Having a competitive economy is a catalyst for attracting corporations and investors that are looking for investment destinations which can provide high returns. In this context, the overarching objective of this Government is to maintain a macroeconomic environment characterized by stability, combined with a favourable investment framework. In addition, Cyprus boasts an extensive network of double tax treaties with 65 countries, and these are an important policy tool with which to promote international economic activity by preventing international double taxation. Furthermore, as part of a package of incentives to promote the island’s economic recovery, investors are able to take advantage of a favourable environment for investments and the Fast- Track Business Activation Mechanism for the setting up of businesses in Cyprus by third-country nationals, which was approved by the Council of Ministers in September 2020. This framework aims to facilitate businesses wishing to relocate or expand to the country and allows company registration and incorporation to be completed within seven working days. Taking all these into account, it should come as no surprise that Cyprus is gradually growing into an international headquartering centre.
Is capitalism as we understand it today failing us? Where do you stand in the debate regarding the adoption of alternative economic systems?
In my opinion, the economic challenges that we are currently facing at a global level do not stem from capitalism as such, even though I do acknowledge that this type of economic system has its drawbacks and weaknesses. For example, the crisis we are now facing is a health crisis which has developed into an economic one. However, it has been shown internationally through the provision of massive fiscal and monetary support packages, that state support is key and instrumental in times when economies are in urgent need of assistance, especially when the causes of the crisis are exogenous, as in the current case.
Can you envisage the global economy in 2030 and its effects on Cyprus?
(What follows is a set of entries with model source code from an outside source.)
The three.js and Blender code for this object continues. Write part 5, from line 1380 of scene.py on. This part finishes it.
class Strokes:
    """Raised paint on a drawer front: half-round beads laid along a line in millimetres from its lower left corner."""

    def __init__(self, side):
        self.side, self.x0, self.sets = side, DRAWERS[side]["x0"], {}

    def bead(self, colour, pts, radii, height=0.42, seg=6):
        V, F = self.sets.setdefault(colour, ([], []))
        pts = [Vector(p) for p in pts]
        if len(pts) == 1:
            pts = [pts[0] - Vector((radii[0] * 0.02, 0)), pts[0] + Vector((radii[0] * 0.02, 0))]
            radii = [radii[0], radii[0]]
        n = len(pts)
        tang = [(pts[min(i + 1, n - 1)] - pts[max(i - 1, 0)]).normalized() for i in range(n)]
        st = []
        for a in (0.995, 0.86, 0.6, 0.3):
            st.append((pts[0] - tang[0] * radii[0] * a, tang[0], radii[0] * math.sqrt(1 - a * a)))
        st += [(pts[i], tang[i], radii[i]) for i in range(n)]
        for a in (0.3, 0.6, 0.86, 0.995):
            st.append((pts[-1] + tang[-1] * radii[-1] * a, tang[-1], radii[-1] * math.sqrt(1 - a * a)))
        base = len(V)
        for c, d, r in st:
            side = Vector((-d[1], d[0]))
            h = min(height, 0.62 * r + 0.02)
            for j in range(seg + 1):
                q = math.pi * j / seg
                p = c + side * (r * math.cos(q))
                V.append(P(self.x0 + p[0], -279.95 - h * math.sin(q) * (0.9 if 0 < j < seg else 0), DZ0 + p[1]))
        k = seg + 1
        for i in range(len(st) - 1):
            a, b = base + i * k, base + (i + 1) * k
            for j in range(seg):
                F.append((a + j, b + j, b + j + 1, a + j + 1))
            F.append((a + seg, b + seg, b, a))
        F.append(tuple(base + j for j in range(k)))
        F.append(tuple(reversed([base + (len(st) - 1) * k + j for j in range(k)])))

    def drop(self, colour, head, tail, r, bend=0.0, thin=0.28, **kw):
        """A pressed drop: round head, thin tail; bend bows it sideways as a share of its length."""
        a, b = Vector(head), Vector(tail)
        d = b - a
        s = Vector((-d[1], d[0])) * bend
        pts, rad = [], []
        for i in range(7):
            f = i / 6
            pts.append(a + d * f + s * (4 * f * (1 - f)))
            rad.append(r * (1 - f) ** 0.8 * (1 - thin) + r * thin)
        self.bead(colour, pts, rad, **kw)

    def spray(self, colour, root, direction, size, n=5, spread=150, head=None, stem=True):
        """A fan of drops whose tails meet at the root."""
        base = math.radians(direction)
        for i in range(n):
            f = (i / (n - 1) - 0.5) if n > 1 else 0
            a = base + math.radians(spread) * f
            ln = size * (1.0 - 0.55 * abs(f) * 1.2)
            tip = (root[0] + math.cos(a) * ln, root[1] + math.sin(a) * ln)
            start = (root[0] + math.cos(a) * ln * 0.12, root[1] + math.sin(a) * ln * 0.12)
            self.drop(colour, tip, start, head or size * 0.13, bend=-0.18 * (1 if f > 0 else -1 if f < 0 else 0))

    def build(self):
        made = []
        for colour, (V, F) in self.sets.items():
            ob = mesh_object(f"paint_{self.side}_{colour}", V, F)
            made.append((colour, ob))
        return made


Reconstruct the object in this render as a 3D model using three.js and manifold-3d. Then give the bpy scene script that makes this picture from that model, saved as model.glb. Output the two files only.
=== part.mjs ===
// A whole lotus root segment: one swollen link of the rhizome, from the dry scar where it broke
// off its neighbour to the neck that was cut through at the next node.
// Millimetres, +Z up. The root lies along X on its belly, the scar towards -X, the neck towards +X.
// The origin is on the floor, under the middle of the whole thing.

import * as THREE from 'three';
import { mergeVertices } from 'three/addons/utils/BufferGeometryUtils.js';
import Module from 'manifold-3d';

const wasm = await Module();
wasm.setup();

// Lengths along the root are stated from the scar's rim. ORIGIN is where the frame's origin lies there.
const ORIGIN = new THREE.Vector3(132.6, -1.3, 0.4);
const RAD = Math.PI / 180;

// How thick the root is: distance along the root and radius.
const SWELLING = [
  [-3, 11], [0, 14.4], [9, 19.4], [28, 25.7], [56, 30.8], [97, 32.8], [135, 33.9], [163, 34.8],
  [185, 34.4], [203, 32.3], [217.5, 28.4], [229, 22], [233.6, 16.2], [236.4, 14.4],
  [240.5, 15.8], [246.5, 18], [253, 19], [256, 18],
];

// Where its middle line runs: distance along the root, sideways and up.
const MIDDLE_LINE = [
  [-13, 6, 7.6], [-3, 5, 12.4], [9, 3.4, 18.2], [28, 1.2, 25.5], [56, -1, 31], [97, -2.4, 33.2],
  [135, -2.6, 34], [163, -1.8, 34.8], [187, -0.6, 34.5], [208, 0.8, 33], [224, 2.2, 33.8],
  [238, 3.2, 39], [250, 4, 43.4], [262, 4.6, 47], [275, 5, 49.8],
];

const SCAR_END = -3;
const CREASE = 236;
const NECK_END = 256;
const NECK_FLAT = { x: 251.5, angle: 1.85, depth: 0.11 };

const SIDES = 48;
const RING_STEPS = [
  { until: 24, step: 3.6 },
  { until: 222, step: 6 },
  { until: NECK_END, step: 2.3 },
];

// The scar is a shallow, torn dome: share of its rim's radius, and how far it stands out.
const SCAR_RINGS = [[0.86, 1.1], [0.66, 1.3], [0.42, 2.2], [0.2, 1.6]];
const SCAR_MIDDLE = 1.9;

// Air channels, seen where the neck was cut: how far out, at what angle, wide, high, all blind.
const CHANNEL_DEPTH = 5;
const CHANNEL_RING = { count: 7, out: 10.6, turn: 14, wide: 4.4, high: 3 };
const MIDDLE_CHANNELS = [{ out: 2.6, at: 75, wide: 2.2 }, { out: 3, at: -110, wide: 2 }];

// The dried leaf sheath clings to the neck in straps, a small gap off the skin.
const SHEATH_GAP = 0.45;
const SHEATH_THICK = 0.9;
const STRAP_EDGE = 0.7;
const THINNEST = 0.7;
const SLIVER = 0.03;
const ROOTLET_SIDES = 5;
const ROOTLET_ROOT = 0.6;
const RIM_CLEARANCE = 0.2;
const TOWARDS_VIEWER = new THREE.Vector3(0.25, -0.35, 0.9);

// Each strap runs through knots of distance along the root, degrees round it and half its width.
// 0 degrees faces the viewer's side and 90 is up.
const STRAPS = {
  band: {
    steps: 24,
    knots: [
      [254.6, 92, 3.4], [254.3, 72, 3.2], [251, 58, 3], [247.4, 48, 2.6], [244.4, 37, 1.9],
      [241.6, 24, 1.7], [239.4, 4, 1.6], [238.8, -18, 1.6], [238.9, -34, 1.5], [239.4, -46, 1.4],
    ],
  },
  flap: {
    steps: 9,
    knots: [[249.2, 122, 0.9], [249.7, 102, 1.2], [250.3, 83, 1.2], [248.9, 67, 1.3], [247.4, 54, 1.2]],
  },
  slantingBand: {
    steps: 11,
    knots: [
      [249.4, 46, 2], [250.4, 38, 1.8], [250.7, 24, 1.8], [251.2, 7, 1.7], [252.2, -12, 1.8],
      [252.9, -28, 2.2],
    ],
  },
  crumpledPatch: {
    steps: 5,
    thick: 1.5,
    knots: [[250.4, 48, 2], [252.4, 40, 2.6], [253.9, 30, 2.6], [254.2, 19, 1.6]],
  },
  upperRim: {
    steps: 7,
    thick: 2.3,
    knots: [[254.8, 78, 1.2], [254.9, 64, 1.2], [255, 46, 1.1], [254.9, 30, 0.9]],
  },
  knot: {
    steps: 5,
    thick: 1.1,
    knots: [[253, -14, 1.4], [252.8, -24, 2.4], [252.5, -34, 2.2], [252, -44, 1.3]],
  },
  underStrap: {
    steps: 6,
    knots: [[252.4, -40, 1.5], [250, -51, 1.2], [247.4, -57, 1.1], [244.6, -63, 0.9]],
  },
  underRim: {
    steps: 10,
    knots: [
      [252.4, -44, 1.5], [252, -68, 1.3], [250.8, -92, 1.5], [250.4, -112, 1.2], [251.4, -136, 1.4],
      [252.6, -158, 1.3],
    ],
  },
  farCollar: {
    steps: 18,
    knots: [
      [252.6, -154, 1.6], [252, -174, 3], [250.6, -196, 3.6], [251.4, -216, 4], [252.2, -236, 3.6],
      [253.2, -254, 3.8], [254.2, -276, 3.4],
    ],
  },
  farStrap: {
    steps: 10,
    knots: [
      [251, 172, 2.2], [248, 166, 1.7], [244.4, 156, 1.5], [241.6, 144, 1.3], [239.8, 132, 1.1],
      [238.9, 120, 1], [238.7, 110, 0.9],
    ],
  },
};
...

Even though it is, admittedly, difficult to predict what the global economy will look like in ten years’ time, I expect to see a significant transition towards a greener world, based on international commitments such as the Paris Agreement and the European commitment to reduce CO2 emissions by 55% by 2030. I also expect it to be a more digitalised world, where citizens are able to do business in a much more effective way. Of course, this transition towards green and digital will not be achieved without any negative distributional consequences and it is therefore up to governments to support those segments of society that will be in need of assistance, especially regarding the green transition. Cyprus will be no exception to this and we should therefore stand ready to adopt any necessary social support measures in an appropriate and timely manner.